The Ministry of Culture of the Russian Federation, the Moscow Department of Culture, the National Centre for Contemporary Arts (NCCA) as part of the ROSIZO exhibition space, and the Moscow Museum of Modern Art (MMOMA).

ROSIZO state museum and exhibition centre was founded in 1959. Today ROSIZO is a diverse organization developing and presenting exhibition projects in partnership with some of the world’s most renowned museums and cultural institutions. The ROSIZO foundation has a collection of more than 40,000 art works. More detailed information about the centre and its collection can be found at the official site As of 2016, ROSIZO includes the National Centre for Contemporary Arts (NCCA), the only cultural organization in Russia with a developed network of branches of fully fledged, self-sufficientcentres of modern art located in a number of key regions of Russia. Today there are ROSIZO-NCCA branches in Moscow, St. Petersburg, Vladikavkaz, Yekaterinburg, Kaliningrad, Nizhny Novgorod, Samara and Tomsk. National Centre for Contemporary Arts (NCCA) was opened in 1994 and became the first federal exhibition, education and research organization whose activity is aimed at supporting, developing, promoting and popularizing contemporary art. NCCA presents new art, hosts major Russian and international exhibitions, educational projects, research and editorial projects, and performs informational, educational and museum work, including the development of its collection of contemporary art by Russian and foreign artists.

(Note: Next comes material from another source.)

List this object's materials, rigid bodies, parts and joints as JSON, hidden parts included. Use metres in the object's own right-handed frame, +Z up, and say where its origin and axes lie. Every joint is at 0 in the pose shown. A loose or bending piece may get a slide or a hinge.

Moscow Museum of Modern Art (MMOMA) was founded in 1999. It is the first state Russian museum that concentrates exclusively on the art of the 20th and 21st centuries. Today the museum, with its five venues in the historic center of the city, plays a vital part in the Moscow art scene. The museum’s permanent collection represents major stages in the formation and development of the avant-garde, especially in Russia. One of the museum’s priorities is to promote young and emerging artists, by bringing them into the contemporary artistic process, and to create inclusive projects.